How does the Convention work?
Parties who have mediated and reached a settlement sometimes face the issue of a party refusing to honour the terms of the settlement. That issue can be exacerbated if the aggrieved party is then required to enforce their rights in a particular jurisdiction where the parties have agreed to litigate matters arising from the settlement agreement (or in Arbitration) and then take steps in another jurisdiction to enforce against assets to satisfy any judgment or award. That process can often be lengthy and costly.
The Convention is designed to cut through this by allowing enforcement directly in a jurisdiction where the assets are based. The existence of the Convention is also designed to alleviate fears of those who do not typically use mediation (especially in jurisdictions where mediation is not commonly used) in order to promote the use of mediation around the world.
Once the Convention comes into force in a particular signatory state, the Courts of that state will be required to enforce any mediated settlement agreements in their jurisdiction without allowing parties to re-litigate their dispute provided the settlement agreement satisfies the following, namely the settlement agreement:
- is “international” which means that either:
- at least two parties to the settlement agreement have their places of business in different states
- the state in which the parties to the settlement agreement have their places of business is different from either: (i) The state in which a substantial part of the obligations under the settlement agreement is performed; or (ii) the state with which the subject matter of the settlement agreement is most closely connected
- is made in writing and arises from a mediation process. The Convention defines mediation widely as a “process, irrespective of the expression used or the basis upon which the process is carried out, whereby parties attempt to reach an amicable settlement of their dispute with the assistance of a third person or persons (“the mediator”) lacking the authority to impose a solution upon the parties to the dispute”

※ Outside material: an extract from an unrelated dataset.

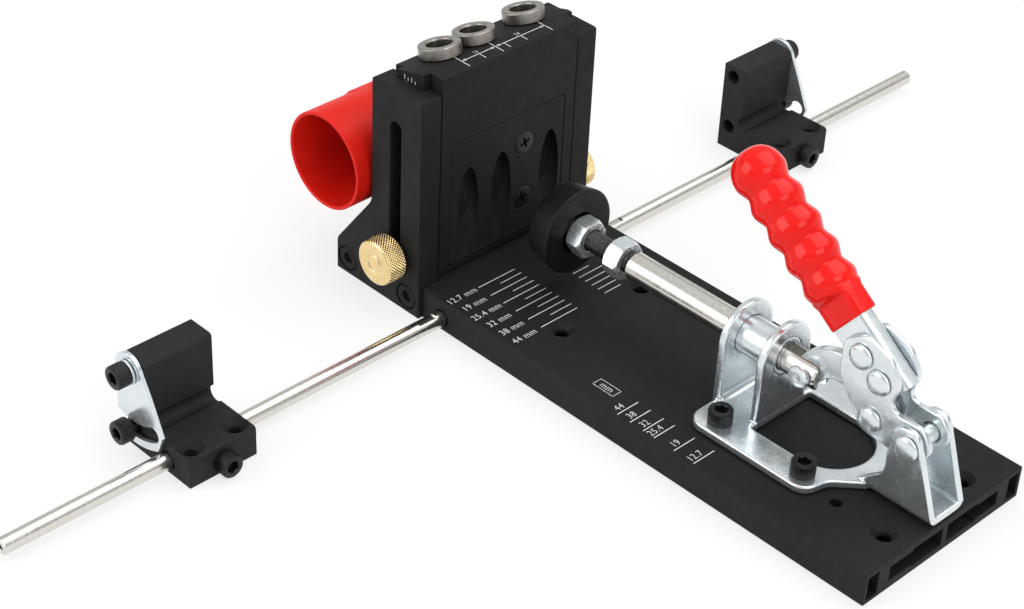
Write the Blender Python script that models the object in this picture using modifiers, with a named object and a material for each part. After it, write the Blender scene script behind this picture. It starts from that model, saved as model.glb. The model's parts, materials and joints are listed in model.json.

- does not fall into an excluded exception such as being an agreement:
- relating to consumers, families, inheritance or employment
- which has been approved by the Court, is enforceable as a judgment or is otherwise enforceable as an Arbitration Award
If the above is satisfied, there are limited exceptions where the Court of a Convention State will be entitled to refuse enforcement. The only limited exceptions are where it can be established that:
- a party to the settlement agreement was under some incapacity
- the settlement agreement:
- is null and void, inoperative or incapable of being performed under the applicable law to the agreement
- is not binding or final
- has been modified
- the obligations under the settlement agreement have already been performed or are not clear or comprehensible
- granting relief would be contrary to the terms of the settlement agreement
- there was a serious breach by the mediator of standards applicable to them or the mediation which without such breach would not have resulted in the party entering into the settlement agreement
- the mediator failed to disclose circumstances that may raise justifiable doubts as to the their impartiality or independence which had a material impact or undue influence which without such failure to disclose would not have resulted in the party entering into the settlement agreement
- granting relief would be contrary to public policy or the subject matter of the dispute is not capable of settlement by mediation under the law of that State
The Convention provides that a state ratifying the Convention has the option to declare that the Convention:
- does not apply to settlement agreements it or its governmental agencies have entered into (which for example Saudi Arabia and Belarus have made reservations for)
- shall apply only to the extent that the parties to the settlement agreement have agreed to the application of the Convention
It is yet to be seen whether further states will ratify these further exceptions in practice.
What does it mean for you
The Singapore Convention is in its early infancy. It is yet to be seen whether it will be widely adopted in practice. But the signs are encouraging. The success of the New York Convention 1958 which allows for enforcement of arbitration awards overseas suggests it could be added as another weapon to the arsenal for parties involved in cross-border disputes. Used appropriately, it could allow parties to have the ability on one hand to take advantage of the benefits of mediation (i.e. to try and resolve their disputes in an amicable cost effective manner) whilst having the bite of an agreement to directly enforce against assets on the other if a settlement is reached. It could allow parties to have their cake and eat it.
For now, parties which are negotiating a settlement agreement following a mediation should consider whether they want to expressly state whether the Convention applies to it.